Depuis la crise du COVID, le manque de personnel au sein des Établissements d’Hébergement pour Personnes Âgées Dépendantes, plus communément appelés EHPAD, se fait de plus en plus ressentir. Un problème national qui touche également le Nord.
« Un métier rempli de sens ». C’est ainsi qu’Yves Peyron, directeur de l’EHPAD privé à but non lucratif Maison Saint-Jean à Laventie définit l’aide-soignant. Principale profession manquante au sein des établissements, elle paie un déficit d’attractivité depuis quelques années, principalement à cause d’un salaire trop faible, proche du SMIC. Mais ce métier manque aussi de vocations. Le taux de diplômés diminue, et les établissements de la région doivent faire certaines concessions. « Je suis obligé d’accepter des profils que je n’aurais pas acceptés il y a deux ans » souffle Yves Peyron. Des nouveaux salariés qui manquent de compétences, principalement au niveau du soin, alors que cette profession demande de plus en plus d’exigences. Aujourd’hui, le ratio d’agents de personnel par résident est donc plus qu’insuffisant : il varie entre 0,5 et 0,6 alors qu’il devrait être à 1. L’EHPAD Maison Saint-Jean n’en compte que 85 au lieu de 110. Un problème qui ne devrait pas s’améliorer, au grand dam des équipes.
« Il ne faut pas oublier que c’est le secteur qui a le plus d’accidents du travail en France » ajoute Yves Peyron. Et ce n’est pas le seul casse-tête. Notre région manque aussi de médecins coordinateurs qui encadrent ces soignants et le suivi médical des résidents. D’autant que si le nombre de soignants a diminué, la charge de travail, elle, reste constante. Il a donc fallu réorganiser des services…

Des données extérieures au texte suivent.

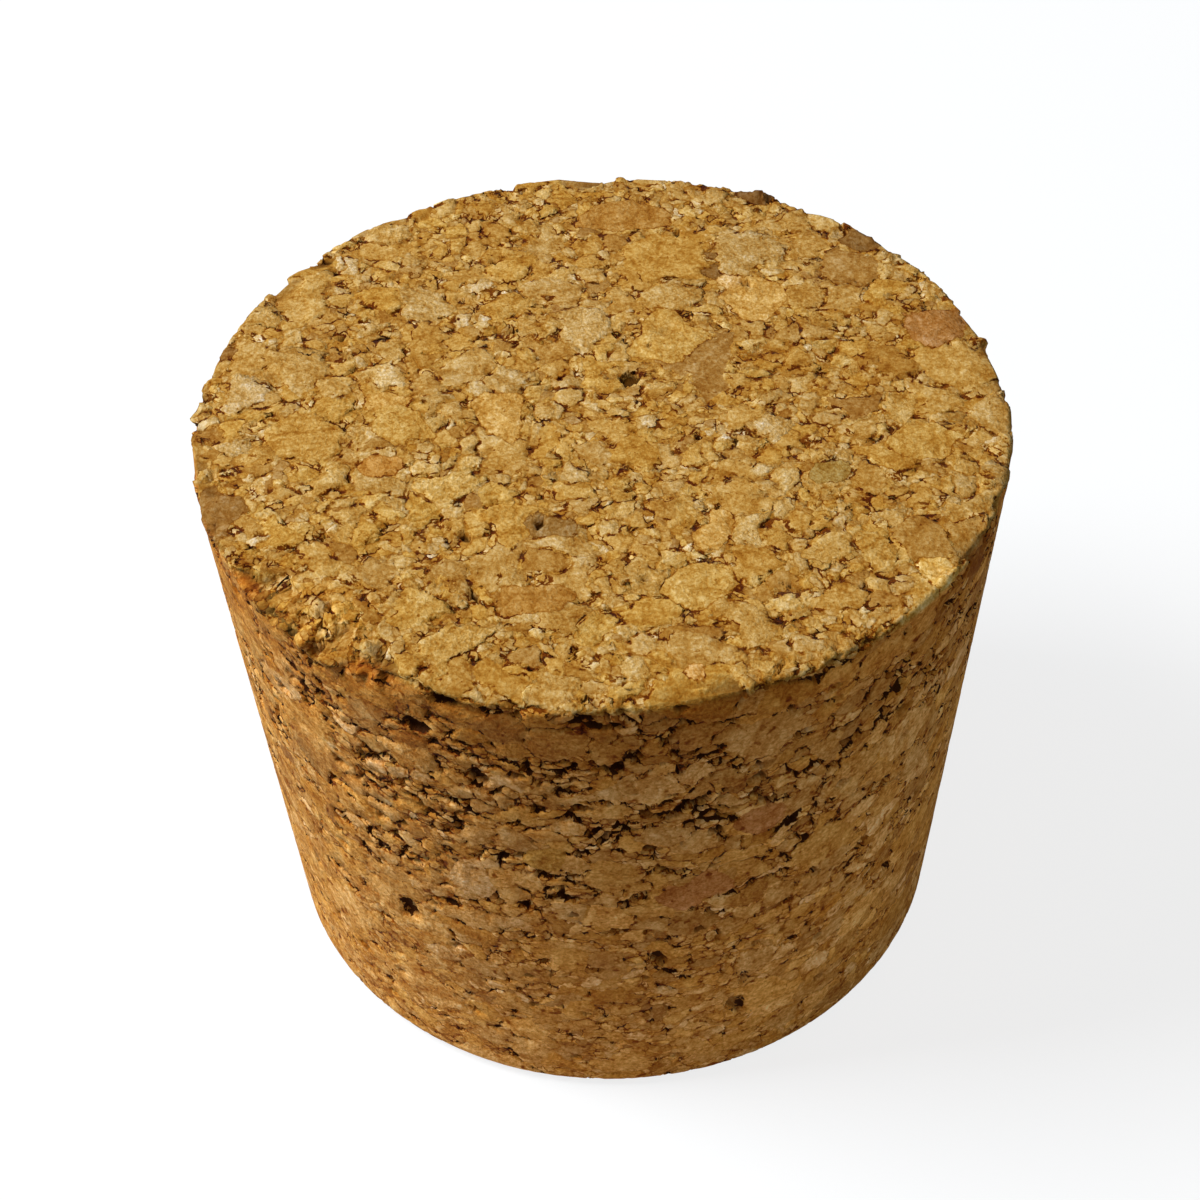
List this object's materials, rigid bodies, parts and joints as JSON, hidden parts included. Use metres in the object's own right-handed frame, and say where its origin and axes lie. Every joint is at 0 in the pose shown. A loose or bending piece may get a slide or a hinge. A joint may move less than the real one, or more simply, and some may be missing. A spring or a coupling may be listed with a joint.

Celia Lagano, aide-soignante au sein de l’EHPAD La Roseraie à Avesnes-sur-Helpe, déplore aussi ce manque de bras au quotidien.
« Je ne suis pas optimiste vis-à-vis de l’issue que prendra la crise. Il y a de plus en plus de résidents dépendants qui nécessitent beaucoup de soins et d’attention. »
Cette crise amoindrit la qualité de vie au sein des établissements. Il n’y a plus ou presque de relations entre le personnel et les résidents, « en dehors des soins traditionnels, on leur accorde beaucoup moins de temps » ajoute Célia Lagano. Le personnel est également obligé de porter un masque chirurgical, ce qui continue de déstabiliser une génération qui n’a pas l’habitude de parler à un visage en partie caché. Et les EHPAD sont en plus touchés par une image publique dégradée suite à différentes affaires survenues ces dernières années. Depuis 2021, le Ségur a rendu possible une revalorisation salariale dans ce secteur. Une prime de 183€ nets mensuel qui a « juste calmé la crise, selon Yves Peyron, mais qui ne l’a certainement pas stoppée ».
Les EHPAD face à une nouvelle crise
Depuis quelques mois, l’inflation et la hausse du coût de l’énergie et de l’alimentation font encore plus de ravages.
« On est dans une situation où les ressources n’arrivent pas à couvrir les charges » soupire Yves Peyron.
« Nous sommes passés de 6,7% à 10% de la part de l’énergie dans les coûts de fonctionnement ». Un problème difficile à résoudre pour les directeurs d’EHPAD qui manquent de moyens. « Mes financeurs me donnent 1,5% pour compenser l’inflation ». Les établissements publics peuvent eux compter sur des aides supplémentaires de l’Etat et des conseils départementaux. Mais ce n’est pas suffisant pour régler tous les problèmes. Et si les EHPAD connaissent une situation sans précédent, qui a du mal à s’améliorer, le nombre de demandes d’entrées reste très élevé, et les files d’attente sont toujours très remplies.